Цитатно-ассоциативная насыщенность сочинений Г. Померанца часто заключает в себе плодотворнейшие намеки, не огрубляя эти намеки утяжеленными выводами. В самом начале доклада «Выбор ХХI века», итогового по отношению ко всей книге, он напоминает нам, как ревнитель старины адмирал Шишков, недовольный словом «развитие» (калька с французского «de─veloppement», введенная Карамзиным), возражал, что это, мол, «расщепление веревки, и ничего хорошего здесь нет». Историческая — равно и вольная, и подневольная — наука с тех пор во многом таким «расщеплением веревки» и занималась.

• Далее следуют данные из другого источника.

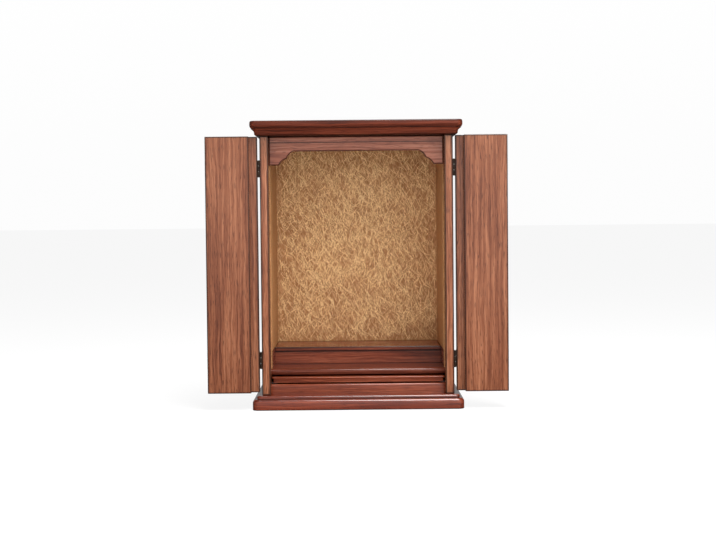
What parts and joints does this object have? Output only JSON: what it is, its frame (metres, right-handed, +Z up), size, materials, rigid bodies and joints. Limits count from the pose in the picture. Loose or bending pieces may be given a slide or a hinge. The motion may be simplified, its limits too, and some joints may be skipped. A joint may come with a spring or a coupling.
{
  "type": "household altar cabinet",
  "caption": "Small tabletop wooden altar cabinet with moulded base and cornice, gold-lined interior, stepped shelf, pull-out board and two-leaf folding doors.",
  "frame": {"origin": "centre of the underside of the base, at the middle of the footprint of the base and cornice", "axes": "+X to the cabinet's right as seen from the front, +Y to the back, +Z up; the doors are fully open at rest"},
  "size_m": [0.4444, 0.23, 0.424],
  "materials": {
    "door_wood": "satin reddish brown lacquer over straight vertical grain",
    "body_wood": "satin reddish brown lacquer",
    "dark_wood": "darker red-brown lacquer, semi-gloss",
    "plain_back": "plain stained back board",
    "gold_paper": "ochre paper with random gold fibres",
    "bronze": "dark bronze"
  },
  "bodies": {
    "root": {"base": "dark_wood", "cornice": "dark_wood", "back_board": "plain_back", "ceiling": "dark_wood", "back_lining": "gold_paper", "frieze": "body_wood", "shelf": "dark_wood", "step_board": "dark_wood", "step_riser": "dark_wood", "bottom_rail": "body_wood", "left_wall": "body_wood", "left_lining": "gold_paper", "left_runner": "body_wood", "left_lower_main_hinge_wall_half": "bronze", "left_upper_main_hinge_wall_half": "bronze", "right_wall": "body_wood", "right_lining": "gold_paper", "right_runner": "body_wood", "right_lower_main_hinge_wall_half": "bronze", "right_upper_main_hinge_wall_half": "bronze"},
    "left_door": {"left_main_leaf": "door_wood", "left_lower_main_hinge_leaf_half": "bronze", "left_lower_fold_hinge_main_half": "bronze", "left_upper_main_hinge_leaf_half": "bronze", "left_upper_fold_hinge_main_half": "bronze"},
    "left_door_fold": {"left_folding_leaf": "door_wood", "left_lower_fold_hinge_folding_half": "bronze", "left_upper_fold_hinge_folding_half": "bronze"},
    "right_door": {"right_main_leaf": "door_wood", "right_lower_main_hinge_leaf_half": "bronze", "right_lower_fold_hinge_main_half": "bronze", "right_upper_main_hinge_leaf_half": "bronze", "right_upper_fold_hinge_main_half": "bronze"},
    "right_door_fold": {"right_folding_leaf": "door_wood", "right_lower_fold_hinge_folding_half": "bronze", "right_upper_fold_hinge_folding_half": "bronze"},
    "pull_board": {"pull_board": "dark_wood"}
  },
  "joints": [
    {"name": "left_door_hinge", "type": "hinge", "parent": "root", "child": "left_door", "pos_m": [-0.143, -0.09825, 0.21325], "axis": [0, 0, -1], "range_deg": [-180, 0]},
    {"name": "left_fold_hinge", "type": "hinge", "parent": "left_door", "child": "left_door_fold", "pos_m": [-0.22125, -0.09875, 0.21325], "axis": [0, 0, 1], "range_deg": [-180, 0]},
    {"name": "right_door_hinge", "type": "hinge", "parent": "root", "child": "right_door", "pos_m": [0.143, -0.09825, 0.21325], "axis": [0, 0, 1], "range_deg": [-180, 0]},
    {"name": "right_fold_hinge", "type": "hinge", "parent": "right_door", "child": "right_door_fold", "pos_m": [0.22125, -0.09875, 0.21325], "axis": [0, 0, -1], "range_deg": [-180, 0]},
    {"name": "pull_board_slide", "type": "slide", "parent": "root", "child": "pull_board", "axis": [0, -1, 0], "range_m": [0, 0.1]}
  ]
}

Можно, однако же, вспомнить и обратную цель, намеченную в Соломоновом учении о том, что «нитка, втрое скрученная, не скоро порвется» (Екклезиаст, 4, 12). Если и не абсолютно всем содержанием, то по крайней мере главной интенцией своей книги наш автор показывает, что ему куда симпатичней строй второй метафоры.

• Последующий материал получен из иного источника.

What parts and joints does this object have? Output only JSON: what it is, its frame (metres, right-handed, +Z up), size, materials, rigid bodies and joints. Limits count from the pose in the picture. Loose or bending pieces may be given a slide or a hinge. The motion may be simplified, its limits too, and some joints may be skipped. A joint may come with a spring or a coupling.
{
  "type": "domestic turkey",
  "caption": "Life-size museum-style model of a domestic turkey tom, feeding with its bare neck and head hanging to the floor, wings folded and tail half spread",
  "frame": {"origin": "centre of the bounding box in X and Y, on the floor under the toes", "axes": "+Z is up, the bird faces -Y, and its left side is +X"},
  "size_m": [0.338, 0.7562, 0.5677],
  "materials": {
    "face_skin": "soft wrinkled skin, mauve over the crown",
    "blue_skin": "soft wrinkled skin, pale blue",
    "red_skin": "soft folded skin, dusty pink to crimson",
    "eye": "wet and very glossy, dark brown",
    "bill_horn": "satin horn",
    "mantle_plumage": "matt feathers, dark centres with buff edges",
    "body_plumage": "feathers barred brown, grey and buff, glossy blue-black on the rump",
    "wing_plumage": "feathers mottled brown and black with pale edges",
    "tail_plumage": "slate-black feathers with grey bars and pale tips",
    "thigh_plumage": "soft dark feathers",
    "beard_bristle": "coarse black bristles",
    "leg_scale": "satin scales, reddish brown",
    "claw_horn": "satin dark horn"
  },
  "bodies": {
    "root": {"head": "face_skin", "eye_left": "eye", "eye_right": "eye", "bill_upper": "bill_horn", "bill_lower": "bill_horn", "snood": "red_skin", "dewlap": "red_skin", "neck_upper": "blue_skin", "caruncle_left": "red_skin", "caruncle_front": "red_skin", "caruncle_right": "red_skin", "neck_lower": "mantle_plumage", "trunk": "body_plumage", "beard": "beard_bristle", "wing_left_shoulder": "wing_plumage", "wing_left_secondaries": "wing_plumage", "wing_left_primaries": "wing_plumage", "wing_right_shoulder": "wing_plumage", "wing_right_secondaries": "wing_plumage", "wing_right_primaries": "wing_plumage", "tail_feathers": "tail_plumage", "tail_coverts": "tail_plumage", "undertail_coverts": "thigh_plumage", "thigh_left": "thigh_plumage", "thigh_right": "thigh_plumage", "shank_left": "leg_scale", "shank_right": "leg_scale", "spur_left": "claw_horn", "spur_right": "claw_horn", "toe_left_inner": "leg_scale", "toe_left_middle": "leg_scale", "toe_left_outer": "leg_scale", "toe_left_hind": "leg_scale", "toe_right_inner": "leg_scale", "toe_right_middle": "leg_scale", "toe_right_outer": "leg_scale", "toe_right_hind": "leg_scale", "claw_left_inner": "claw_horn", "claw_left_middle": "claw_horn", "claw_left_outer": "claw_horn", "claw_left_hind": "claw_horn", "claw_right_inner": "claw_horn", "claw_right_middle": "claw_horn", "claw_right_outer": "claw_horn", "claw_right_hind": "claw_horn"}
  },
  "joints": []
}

Читатель, который захотел бы изучить все ранессансно-барочное христианство на базе одних только «Мыслей» Паскаля, оказался бы в итоге крайне обделенным. Но он был бы куда более обделен и разочарован, если бы захотел обойтись без этих «Мыслей». Всякая аналогия хромает, но, мы думаем, примерно то же можно сказать и о «Выходе из транса». Пусть книга Г. Померанца не заключает в себе всей философской суммы оттепельно-застойного времени вкупе с «катастройкой» (и грешит своими немалыми — хотя и наглядно самореставрирующимися — изъянами). Но без нее теперь, наверное, уже не обойтись всякому, кто к этому диковинному времени исследовательски неравнодушен — будь то ученый, студент либо простой любознатель.
Будем надеяться, что и последующие выпуски серии будут столь же полновесными и непраздными. В период, когда понятие фундаментализма обретает столько превратных оттенков, превращаясь скорее в боевой клич, нежели в формулу углубленного духовного самоопределения, всякая истинная фундаментальность является установкой в высшей степени культуростроительной, в равной мере и созидающей культуру, и изъясняющей ее превратности и перспективы.